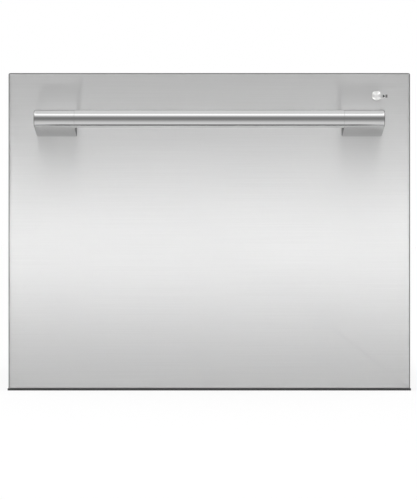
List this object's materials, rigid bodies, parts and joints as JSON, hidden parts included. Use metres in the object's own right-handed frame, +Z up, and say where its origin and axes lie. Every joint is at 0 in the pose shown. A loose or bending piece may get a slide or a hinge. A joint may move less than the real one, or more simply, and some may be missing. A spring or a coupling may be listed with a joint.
{
  "type": "dishwasher drawer",
  "caption": "Built-in single dishwasher drawer: stainless front with bar handle, tub on telescopic runners, folding racks, spray arm and a lid that stays in the chassis.",
  "frame": {"origin": "middle of the base tray's flat underside, halfway across the chassis, in line with the chassis front and rear as modelled", "axes": "+X to the right as seen from the front, +Y towards the rear, +Z up; the drawer slides out along -Y"},
  "size_m": [0.599, 0.6397, 0.4712],
  "materials": {
    "brushed_stainless": "fine horizontal brush lines, satin",
    "sheet_steel": "bare zinc-coated sheet",
    "dark_moulding": "fine-grained black moulding",
    "grey_moulding": "smooth grey polypropylene",
    "white_moulding": "smooth white moulding",
    "coated_wire": "grey nylon-coated steel wire",
    "seal_rubber": "matt black rubber",
    "circuit_board": "green solder mask"
  },
  "bodies": {
    "chassis": {"base_tray": "dark_moulding", "left_side_panel": "sheet_steel", "right_side_panel": "sheet_steel", "top_panel": "sheet_steel", "rear_panel": "sheet_steel", "trim_seal": "seal_rubber", "inlet_valve": "white_moulding", "drain_spigot": "grey_moulding", "terminal_box": "dark_moulding", "left_mount_tab": "sheet_steel", "right_mount_tab": "sheet_steel", "left_rail_bracket": "sheet_steel", "right_rail_bracket": "sheet_steel", "left_fixed_rail": "sheet_steel", "right_fixed_rail": "sheet_steel", "left_lid_guide": "sheet_steel", "right_lid_guide": "sheet_steel", "left_lid_actuator": "white_moulding", "right_lid_actuator": "white_moulding"},
    "left_runner": {"left_middle_rail": "sheet_steel"},
    "right_runner": {"right_middle_rail": "sheet_steel"},
    "lid": {"lid": "grey_moulding", "lid_seal": "seal_rubber"},
    "drawer": {"left_drawer_rail": "sheet_steel", "right_drawer_rail": "sheet_steel", "left_tub_bracket": "sheet_steel", "right_tub_bracket": "sheet_steel", "tub": "grey_moulding", "door_outer_panel": "brushed_stainless", "door_liner": "grey_moulding", "tub_mount_plate": "grey_moulding", "handle_bar": "brushed_stainless", "left_handle_post": "brushed_stainless", "right_handle_post": "brushed_stainless", "button_guide": "white_moulding", "switch_board": "circuit_board", "control_strip": "dark_moulding", "control_board": "circuit_board", "detergent_dispenser": "grey_moulding", "wash_pump": "dark_moulding", "spray_hub": "grey_moulding", "filter_plate": "brushed_stainless", "drain_filter": "white_moulding", "heater": "brushed_stainless", "drain_pump": "dark_moulding", "controller_box": "dark_moulding", "base_rack": "coated_wire", "cutlery_basket": "grey_moulding"},
    "spray_arm": {"spray_arm": "grey_moulding"},
    "start_button": {"start_button": "brushed_stainless"},
    "key_1": {"program_key_1": "grey_moulding"},
    "key_2": {"program_key_2": "grey_moulding"},
    "key_3": {"program_key_3": "grey_moulding"},
    "key_4": {"program_key_4": "grey_moulding"},
    "detergent_flap": {"detergent_flap": "white_moulding"},
    "rinse_aid_cap": {"rinse_aid_cap": "white_moulding"},
    "left_cup_rack": {"left_cup_rack": "coated_wire"},
    "right_cup_rack": {"right_cup_rack": "coated_wire"},
    "front_tines": {"front_folding_tines": "coated_wire"},
    "rear_tines": {"rear_folding_tines": "coated_wire"}
  },
  "joints": [
    {"name": "drawer_slide", "type": "slide", "parent": "chassis", "child": "drawer", "axis": [0, -1, 0], "range_m": [0, 0.5]},
    {"name": "left_runner_slide", "type": "slide", "parent": "chassis", "child": "left_runner", "axis": [0, -1, 0], "range_m": [0, 0.25]},
    {"name": "right_runner_slide", "type": "slide", "parent": "chassis", "child": "right_runner", "axis": [0, -1, 0], "range_m": [0, 0.25]},
    {"name": "lid_drop", "type": "slide", "parent": "chassis", "child": "lid", "axis": [0, 0, -1], "range_m": [0, 0.01]},
    {"name": "spray_arm_spin", "type": "hinge", "parent": "drawer", "child": "spray_arm", "pos_m": [0, -0.0245, 0.11], "axis": [0, 0, 1], "continuous": true},
    {"name": "start_button_press", "type": "slide", "parent": "drawer", "child": "start_button", "axis": [0, 1, 0], "range_m": [0, 0.0012], "stiffness_N_per_m": 900, "springref_m": -0.001},
    {"name": "key_1_press", "type": "slide", "parent": "drawer", "child": "key_1", "axis": [0, 0, -1], "range_m": [0, 0.001], "stiffness_N_per_m": 900, "springref_m": -0.001},
    {"name": "key_2_press", "type": "slide", "parent": "drawer", "child": "key_2", "axis": [0, 0, -1], "range_m": [0, 0.001], "stiffness_N_per_m": 900, "springref_m": -0.001},
    {"name": "key_3_press", "type": "slide", "parent": "drawer", "child": "key_3", "axis": [0, 0, -1], "range_m": [0, 0.001], "stiffness_N_per_m": 900, "springref_m": -0.001},
    {"name": "key_4_press", "type": "slide", "parent": "drawer", "child": "key_4", "axis": [0, 0, -1], "range_m": [0, 0.001], "stiffness_N_per_m": 900, "springref_m": -0.001},
    {"name": "detergent_flap_hinge", "type": "hinge", "parent": "drawer", "child": "detergent_flap", "pos_m": [-0.045, -0.23398, 0.344], "axis": [-1, 0, 0], "range_deg": [0, 95]},
    {"name": "rinse_aid_cap_turn", "type": "hinge", "parent": "drawer", "child": "rinse_aid_cap", "pos_m": [0.05, -0.23648, 0.377], "axis": [0, 1, 0], "range_deg": [0, 90]},
    {"name": "left_cup_rack_fold", "type": "hinge", "parent": "drawer", "child": "left_cup_rack", "pos_m": [-0.243, -0.06, 0.29], "axis": [0, -1, 0], "range_deg": [0, 85]},
    {"name": "right_cup_rack_fold", "type": "hinge", "parent": "drawer", "child": "right_cup_rack", "pos_m": [0.243, -0.06, 0.29], "axis": [0, 1, 0], "range_deg": [0, 85]},
    {"name": "front_tines_fold", "type": "hinge", "parent": "drawer", "child": "front_tines", "pos_m": [-0.1075, -0.185, 0.1413], "axis": [-1, 0, 0], "range_deg": [0, 80]},
    {"name": "rear_tines_fold", "type": "hinge", "parent": "drawer", "child": "rear_tines", "pos_m": [-0.1075, 0.005, 0.1413], "axis": [-1, 0, 0], "range_deg": [0, 80]}
  ],
  "couplings": [
    {"joint": "left_runner_slide", "follows": "drawer_slide", "ratio": 0.5},
    {"joint": "right_runner_slide", "follows": "drawer_slide", "ratio": 0.5}
  ]
}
.....
### Given instruction
Go through the listing and print each line exactly as it appears.

### Task result
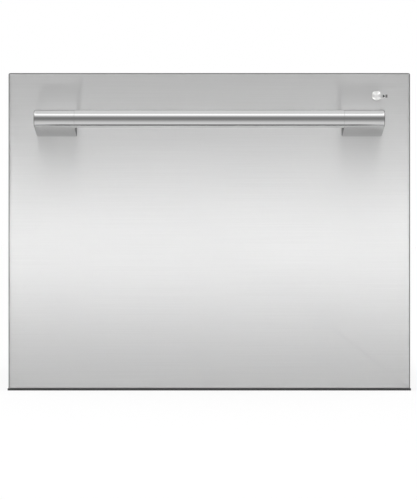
List this object's materials, rigid bodies, parts and joints as JSON, hidden parts included. Use metres in the object's own right-handed frame, +Z up, and say where its origin and axes lie. Every joint is at 0 in the pose shown. A loose or bending piece may get a slide or a hinge. A joint may move less than the real one, or more simply, and some may be missing. A spring or a coupling may be listed with a joint.
{
  "type": "dishwasher drawer",
  "caption": "Built-in single dishwasher drawer: stainless front with bar handle, tub on telescopic runners, folding racks, spray arm and a lid that stays in the chassis.",
  "frame": {"origin": "middle of the base tray's flat underside, halfway across the chassis, in line with the chassis front and rear as modelled", "axes": "+X to the right as seen from the front, +Y towards the rear, +Z up; the drawer slides out along -Y"},
  "size_m": [0.599, 0.6397, 0.4712],
  "materials": {
    "brushed_stainless": "fine horizontal brush lines, satin",
    "sheet_steel": "bare zinc-coated sheet",
    "dark_moulding": "fine-grained black moulding",
    "grey_moulding": "smooth grey polypropylene",
    "white_moulding": "smooth white moulding",
    "coated_wire": "grey nylon-coated steel wire",
    "seal_rubber": "matt black rubber",
    "circuit_board": "green solder mask"
  },
  "bodies": {
    "chassis": {"base_tray": "dark_moulding", "left_side_panel": "sheet_steel", "right_side_panel": "sheet_steel", "top_panel": "sheet_steel", "rear_panel": "sheet_steel", "trim_seal": "seal_rubber", "inlet_valve": "white_moulding", "drain_spigot": "grey_moulding", "terminal_box": "dark_moulding", "left_mount_tab": "sheet_steel", "right_mount_tab": "sheet_steel", "left_rail_bracket": "sheet_steel", "right_rail_bracket": "sheet_steel", "left_fixed_rail": "sheet_steel", "right_fixed_rail": "sheet_steel", "left_lid_guide": "sheet_steel", "right_lid_guide": "sheet_steel", "left_lid_actuator": "white_moulding", "right_lid_actuator": "white_moulding"},
    "left_runner": {"left_middle_rail": "sheet_steel"},
    "right_runner": {"right_middle_rail": "sheet_steel"},
    "lid": {"lid": "grey_moulding", "lid_seal": "seal_rubber"},
    "drawer": {"left_drawer_rail": "sheet_steel", "right_drawer_rail": "sheet_steel", "left_tub_bracket": "sheet_steel", "right_tub_bracket": "sheet_steel", "tub": "grey_moulding", "door_outer_panel": "brushed_stainless", "door_liner": "grey_moulding", "tub_mount_plate": "grey_moulding", "handle_bar": "brushed_stainless", "left_handle_post": "brushed_stainless", "right_handle_post": "brushed_stainless", "button_guide": "white_moulding", "switch_board": "circuit_board", "control_strip": "dark_moulding", "control_board": "circuit_board", "detergent_dispenser": "grey_moulding", "wash_pump": "dark_moulding", "spray_hub": "grey_moulding", "filter_plate": "brushed_stainless", "drain_filter": "white_moulding", "heater": "brushed_stainless", "drain_pump": "dark_moulding", "controller_box": "dark_moulding", "base_rack": "coated_wire", "cutlery_basket": "grey_moulding"},
    "spray_arm": {"spray_arm": "grey_moulding"},
    "start_button": {"start_button": "brushed_stainless"},
    "key_1": {"program_key_1": "grey_moulding"},
    "key_2": {"program_key_2": "grey_moulding"},
    "key_3": {"program_key_3": "grey_moulding"},
    "key_4": {"program_key_4": "grey_moulding"},
    "detergent_flap": {"detergent_flap": "white_moulding"},
    "rinse_aid_cap": {"rinse_aid_cap": "white_moulding"},
    "left_cup_rack": {"left_cup_rack": "coated_wire"},
    "right_cup_rack": {"right_cup_rack": "coated_wire"},
    "front_tines": {"front_folding_tines": "coated_wire"},
    "rear_tines": {"rear_folding_tines": "coated_wire"}
  },
  "joints": [
    {"name": "drawer_slide", "type": "slide", "parent": "chassis", "child": "drawer", "axis": [0, -1, 0], "range_m": [0, 0.5]},
    {"name": "left_runner_slide", "type": "slide", "parent": "chassis", "child": "left_runner", "axis": [0, -1, 0], "range_m": [0, 0.25]},
    {"name": "right_runner_slide", "type": "slide", "parent": "chassis", "child": "right_runner", "axis": [0, -1, 0], "range_m": [0, 0.25]},
    {"name": "lid_drop", "type": "slide", "parent": "chassis", "child": "lid", "axis": [0, 0, -1], "range_m": [0, 0.01]},
    {"name": "spray_arm_spin", "type": "hinge", "parent": "drawer", "child": "spray_arm", "pos_m": [0, -0.0245, 0.11], "axis": [0, 0, 1], "continuous": true},
    {"name": "start_button_press", "type": "slide", "parent": "drawer", "child": "start_button", "axis": [0, 1, 0], "range_m": [0, 0.0012], "stiffness_N_per_m": 900, "springref_m": -0.001},
    {"name": "key_1_press", "type": "slide", "parent": "drawer", "child": "key_1", "axis": [0, 0, -1], "range_m": [0, 0.001], "stiffness_N_per_m": 900, "springref_m": -0.001},
    {"name": "key_2_press", "type": "slide", "parent": "drawer", "child": "key_2", "axis": [0, 0, -1], "range_m": [0, 0.001], "stiffness_N_per_m": 900, "springref_m": -0.001},
    {"name": "key_3_press", "type": "slide", "parent": "drawer", "child": "key_3", "axis": [0, 0, -1], "range_m": [0, 0.001], "stiffness_N_per_m": 900, "springref_m": -0.001},
    {"name": "key_4_press", "type": "slide", "parent": "drawer", "child": "key_4", "axis": [0, 0, -1], "range_m": [0, 0.001], "stiffness_N_per_m": 900, "springref_m": -0.001},
    {"name": "detergent_flap_hinge", "type": "hinge", "parent": "drawer", "child": "detergent_flap", "pos_m": [-0.045, -0.23398, 0.344], "axis": [-1, 0, 0], "range_deg": [0, 95]},
    {"name": "rinse_aid_cap_turn", "type": "hinge", "parent": "drawer", "child": "rinse_aid_cap", "pos_m": [0.05, -0.23648, 0.377], "axis": [0, 1, 0], "range_deg": [0, 90]},
    {"name": "left_cup_rack_fold", "type": "hinge", "parent": "drawer", "child": "left_cup_rack", "pos_m": [-0.243, -0.06, 0.29], "axis": [0, -1, 0], "range_deg": [0, 85]},
    {"name": "right_cup_rack_fold", "type": "hinge", "parent": "drawer", "child": "right_cup_rack", "pos_m": [0.243, -0.06, 0.29], "axis": [0, 1, 0], "range_deg": [0, 85]},
    {"name": "front_tines_fold", "type": "hinge", "parent": "drawer", "child": "front_tines", "pos_m": [-0.1075, -0.185, 0.1413], "axis": [-1, 0, 0], "range_deg": [0, 80]},
    {"name": "rear_tines_fold", "type": "hinge", "parent": "drawer", "child": "rear_tines", "pos_m": [-0.1075, 0.005, 0.1413], "axis": [-1, 0, 0], "range_deg": [0, 80]}
  ],
  "couplings": [
    {"joint": "left_runner_slide", "follows": "drawer_slide", "ratio": 0.5},
    {"joint": "right_runner_slide", "follows": "drawer_slide", "ratio": 0.5}
  ]
}